Endangered Species Assessment

Under terms of the Endangered Species Act (ESA), EPA is required to consider potential impacts on survival of threatened or endangered plants and animals in making its registration and registration review decisions. Where concerns may exist, EPA is required to seek advice from either the U.S. Fish and Wildlife Service (USFWS) or National Marine Fisheries Services (NMFS) depending on where the species lives. Although EPA has developed several initiatives related to methods for assessment of endangered species impacts and has announced intentions of implementing them as part of registration review, serious process and science disagreements between EPA and USFWS and NMFS have so far thwarted progress.
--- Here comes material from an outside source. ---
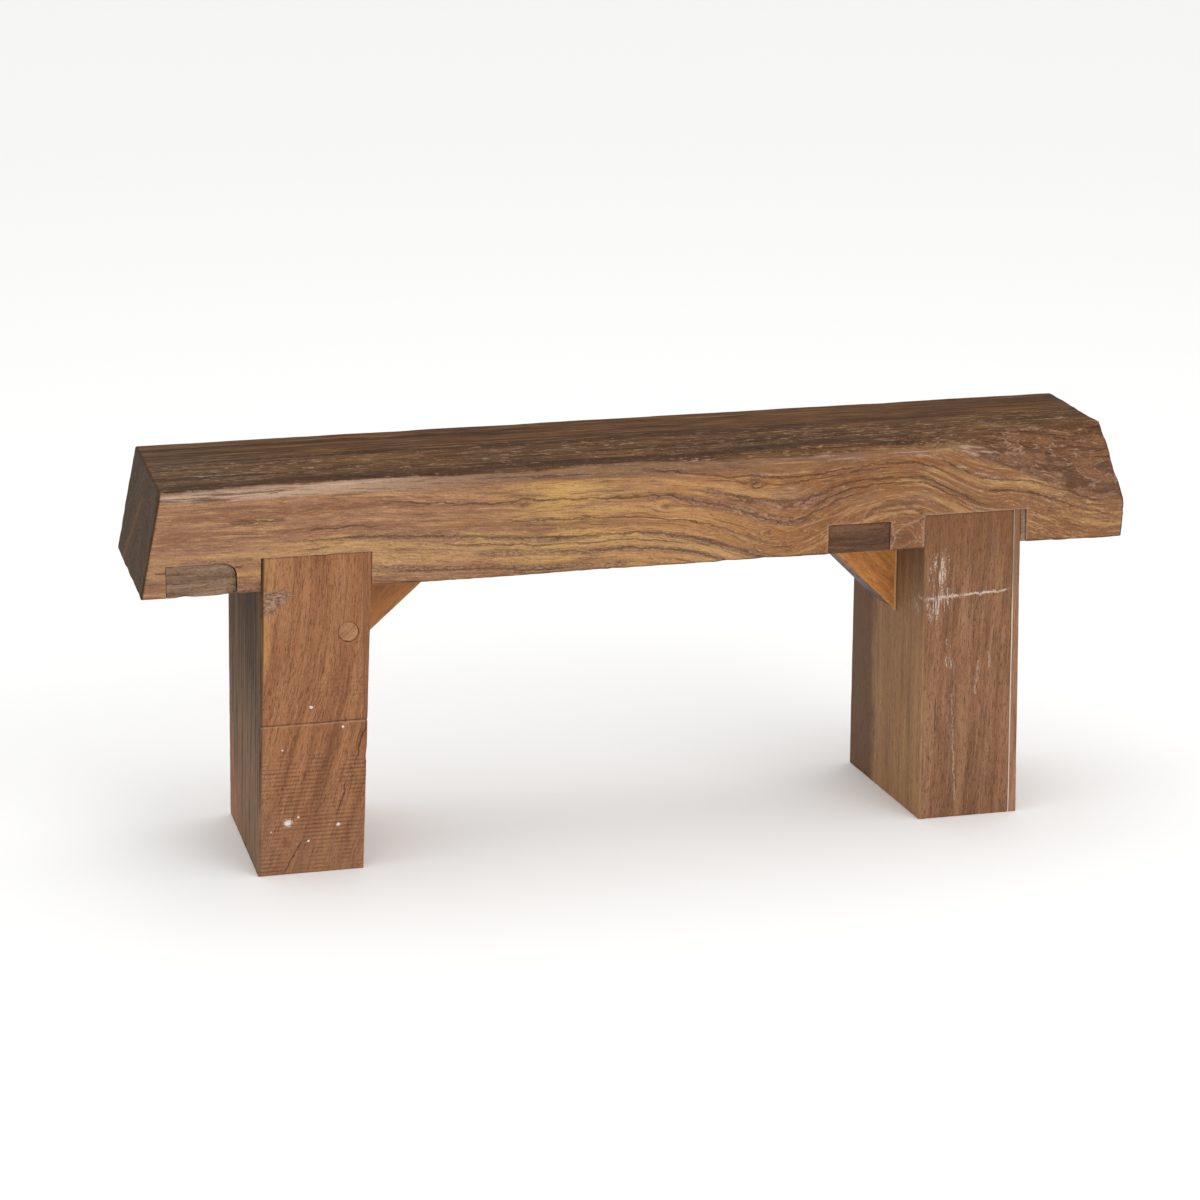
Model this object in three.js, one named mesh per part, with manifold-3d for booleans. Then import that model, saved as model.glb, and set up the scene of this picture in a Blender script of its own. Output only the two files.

EPA and many experts believe that the Agency’s conservative assessments for fish, birds and other wildlife are already protective of endangered species, but pesticide opponents have seized on the federal agency disagreements and brought lawsuits that have pretty much brought cooperative assessment efforts to a halt. As Congressional hearings have considered potential areas of process improvements, so also EPA, USFWS, and NMFS have sought the advice of a panel of experts formed by the National Academy of Sciences to untangle the scientific issues. Dow AgroSciences and other registrants are monitoring developments closely and, along with grower organizations, counseling adoption of realistic, down-to-earth approaches to endangered species assessment for use during registration review.